Monday, March 30, 2015

PyPy-STM 2.5.1 released

PyPy-STM 2.5.1 - Mawhrin-Skel

We're pleased to announce PyPy-STM 2.5.1, codenamed Mawhrin-Skel. This is the second official release of PyPy-STM. You can download this release here (64-bit Linux only):

http://pypy.org/download.html

Documentation:

http://pypy.readthedocs.org/en/latest/stm.html

PyPy is an implementation of the Python programming language which focuses on performance. So far we've been relentlessly optimizing for the single core/process scenario. PyPy STM brings to the table a version of PyPy that does not have the infamous Global Interpreter Lock, hence can run multiple threads on multiple cores. Additionally it comes with a set of primitives that make writing multithreaded applications a lot easier, as explained below (see TransactionQueue) and in the documentation.

Internally, PyPy-STM is based on the Software Transactional Memory plug-in called stmgc-c7. This version comes with a relatively reasonable single-core overhead but scales only up to around 4 cores on some examples; the next version of the plug-in, stmgc-c8, is in development and should address that limitation (as well as reduce the overhead). These versions only support 64-bit Linux; we'd welcome someone to port the upcoming stmgc-c8 to other (64-bit) platforms.

This release passes all regular PyPy tests, except for a few special cases. In other words, you should be able to drop in PyPy-STM instead of the regular PyPy and your program should still work. See current status for more information.

This work was done by Remi Meier and Armin Rigo. Thanks to all donors for crowd-funding the STM work so far! As usual, it took longer than we would have thought. I really want to thank the people that kept making donations anyway. Your trust is greatly appreciated!

What's new?

Compared to the July 2014 release, the main addition is a way to get reports about STM conflicts. This is an essential new feature.

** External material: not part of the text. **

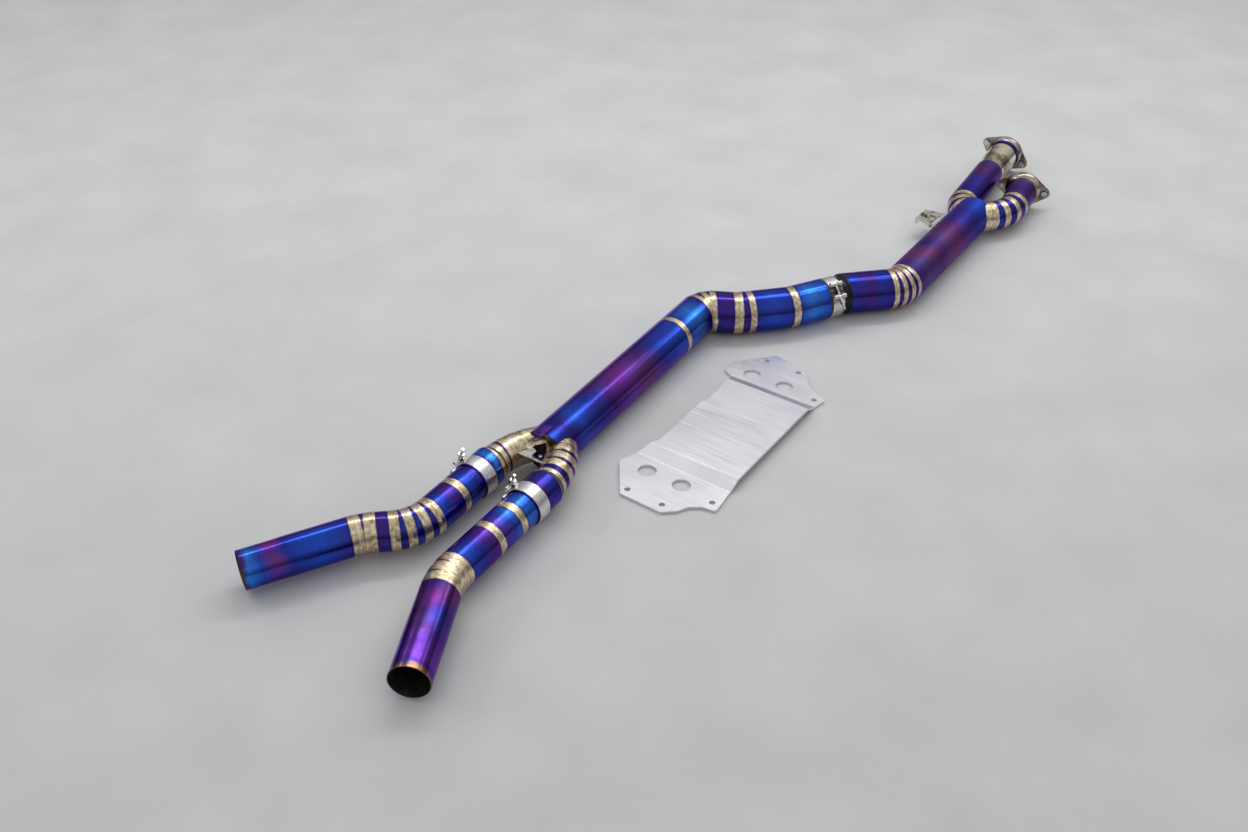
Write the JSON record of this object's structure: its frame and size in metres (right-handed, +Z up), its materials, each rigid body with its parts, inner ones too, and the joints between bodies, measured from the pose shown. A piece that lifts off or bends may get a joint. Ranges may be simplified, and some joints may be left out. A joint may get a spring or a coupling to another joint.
{
  "type": "racing exhaust system",
  "caption": "Heat-tinted titanium exhaust mid-pipe: paired inlet flanges merge to one kinked tube that splits into paired tail pipes, with band clamps and a loose brace plate.",
  "frame": {"origin": "middle of the bounding box at the base plane that the pipes and the plate lie on", "axes": "+X along the long tube towards the engine inlets, +Y to the left tail, +Z up"},
  "size_m": [2.3153, 0.7158, 0.0991],
  "materials": {
    "titanium_blue": "heat tinted titanium, blue to purple, polished",
    "titanium_gold": "titanium with straw and gold heat bands beside the welds, blue between them",
    "clamp_steel": "satin stainless strap",
    "bolt_steel": "bright stainless hardware",
    "flange_steel": "polished stamped steel with a straw tint",
    "plate_aluminium": "satin brushed sheet"
  },
  "bodies": {
    "mid_pipe": {"long_tube": "titanium_blue", "lead_in_tube": "titanium_blue", "first_bend_rings": "titanium_gold", "centre_tube": "titanium_blue", "slotted_socket": "titanium_blue", "left_outlet_sleeve": "titanium_blue", "right_outlet_sleeve": "titanium_blue", "left_outlet_elbow": "titanium_gold", "right_outlet_elbow": "titanium_gold", "rear_merge_cap": "titanium_gold", "crotch_gusset": "titanium_gold", "shield_tab": "titanium_blue"},
    "front_pipe": {"slip_stub": "titanium_blue", "link_tube": "titanium_blue", "second_bend_rings": "titanium_gold", "front_tube": "titanium_blue", "front_merge_cap": "titanium_gold", "left_inlet_elbow": "titanium_gold", "right_inlet_elbow": "titanium_gold", "left_inlet_tube": "titanium_blue", "right_inlet_tube": "titanium_blue", "left_inlet_cone": "titanium_gold", "left_inlet_collar": "titanium_blue", "left_inlet_flare": "flange_steel", "right_inlet_flare": "flange_steel", "hanger_bracket": "flange_steel", "hanger_bolt": "bolt_steel"},
    "left_flange": {"left_flange": "flange_steel", "left_flange_studs": "bolt_steel"},
    "right_flange": {"right_flange": "flange_steel", "right_flange_studs": "bolt_steel"},
    "mid_clamp": {"mid_clamp_band": "clamp_steel", "mid_clamp_t_bolt": "bolt_steel", "mid_clamp_trunnion": "bolt_steel", "mid_clamp_nut": "bolt_steel"},
    "left_clamp": {"left_clamp_band": "clamp_steel", "left_clamp_t_bolt": "bolt_steel", "left_clamp_trunnion": "bolt_steel", "left_clamp_nut": "bolt_steel"},
    "right_clamp": {"right_clamp_band": "clamp_steel", "right_clamp_t_bolt": "bolt_steel", "right_clamp_trunnion": "bolt_steel", "right_clamp_nut": "bolt_steel"},
    "right_tail": {"right_tail_slip_tube": "titanium_blue", "right_tail_middle_tube": "titanium_blue", "right_tail_lead_tube": "titanium_blue", "right_tail_bend_rings": "titanium_gold", "right_tail_end_tube": "titanium_blue"},
    "left_tail": {"left_tail_slip_tube": "titanium_blue", "left_tail_lead_tube": "titanium_blue", "left_tail_inner_bend_rings": "titanium_gold", "left_tail_short_tube": "titanium_blue", "left_tail_outer_bend_ring": "titanium_gold", "left_tail_end_tube": "titanium_blue"},
    "brace_plate": {"brace_plate": "plate_aluminium"}
  },
  "joints": [
    {"name": "mid_clamp_turn", "type": "hinge", "parent": "mid_pipe", "child": "mid_clamp", "pos_m": [0.21255, -0.10891, 0.045], "axis": [0.848, -0.5299, 0], "range_deg": [0, 8]},
    {"name": "front_slip", "type": "slide", "parent": "mid_clamp", "child": "front_pipe", "axis": [0.848, -0.5299, 0], "range_m": [-0.008, 0.02]},
    {"name": "left_clamp_turn", "type": "hinge", "parent": "mid_pipe", "child": "left_clamp", "pos_m": [-0.70057, 0.15308, 0.045], "axis": [1, 0, 0], "range_deg": [-3, 12]},
    {"name": "left_tail_slip", "type": "slide", "parent": "left_clamp", "child": "left_tail", "axis": [-1, 0, 0], "range_m": [-0.008, 0.02]},
    {"name": "right_clamp_turn", "type": "hinge", "parent": "mid_pipe", "child": "right_clamp", "pos_m": [-0.70957, 0.03309, 0.045], "axis": [1, 0, 0], "range_deg": [-12, 4]},
    {"name": "right_tail_slip", "type": "slide", "parent": "right_clamp", "child": "right_tail", "axis": [-1, 0, 0], "range_m": [-0.008, 0.02]},
    {"name": "left_flange_turn", "type": "hinge", "parent": "front_pipe", "child": "left_flange", "pos_m": [1.13499, -0.18358, 0.045], "axis": [0.9994, 0.0349, 0], "range_deg": [-40, 10]},
    {"name": "right_flange_turn", "type": "hinge", "parent": "front_pipe", "child": "right_flange", "pos_m": [0.95788, -0.29268, 0.045], "axis": [0.9945, 0.1045, 0], "range_deg": [-15, 15]},
    {"name": "brace_plate_lift", "type": "slide", "parent": "mid_pipe", "child": "brace_plate", "axis": [0, 0, 1], "range_m": [0, 0.3]}
  ]
}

To understand why this is so important, consider that if you already played around with the previous release, chances are that you didn't get very far. It probably felt like a toy: on very small examples it would nicely scale, but on any larger example it would not scale at all. You didn't get any feedback about why, but the underlying reason is that, in a typical large example, there are some STM conflicts that occur all the time and that won't be immediately found just by thinking. This prevents any parallelization.

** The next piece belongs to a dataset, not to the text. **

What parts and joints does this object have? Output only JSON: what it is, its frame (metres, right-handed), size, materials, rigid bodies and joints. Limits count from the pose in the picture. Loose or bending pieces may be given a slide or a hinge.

Now PyPy-STM is no longer a black box: you have a way to learn about these conflicts, fix them, and try again. The tl;dr version is to run:

    PYPYSTM=stmlog ./pypy-stm example.py
    ./print_stm_log.py stmlog

More details in the STM user guide.

Performance

The performance is now more stable than it used to be. More precisely, the best case is still "25%-40% single-core slow-down with very good scaling up to 4 threads", but the average performance seems not too far from that. There are still dark spots --- notably, the JIT is still slower to warm up, though it was improved a lot. These are documented in the current status section. Apart from that, we should not get more than 2x single-core slow-down in the worst case. Please report such cases as bugs!

TransactionQueue

As explained before, PyPy-STM is more than "just" a Python without GIL. It is a Python in which you can do minor tweaks to your existing, non-multithreaded programs and get them to use multiple cores. You identify medium- or large-sized, likely-independent parts of the code and to ask PyPy-STM to run these parts in parallel. An example would be every iteration of some outermost loop over all items of a dictionary. This is done with a new API: transaction.TransactionQueue(). See help(TransactionQueue) or read more about it in the STM user guide.

This is not a 100% mechanical change: very likely, you need to hunt for and fix "STM conflicts" that prevent parallel execution (see docs). However, at all points your program runs correctly, and you can stop the hunt when you get acceptable performance. You don't get deadlocks or corrupted state.

Thanks for reading!
Armin, Remi, Fijal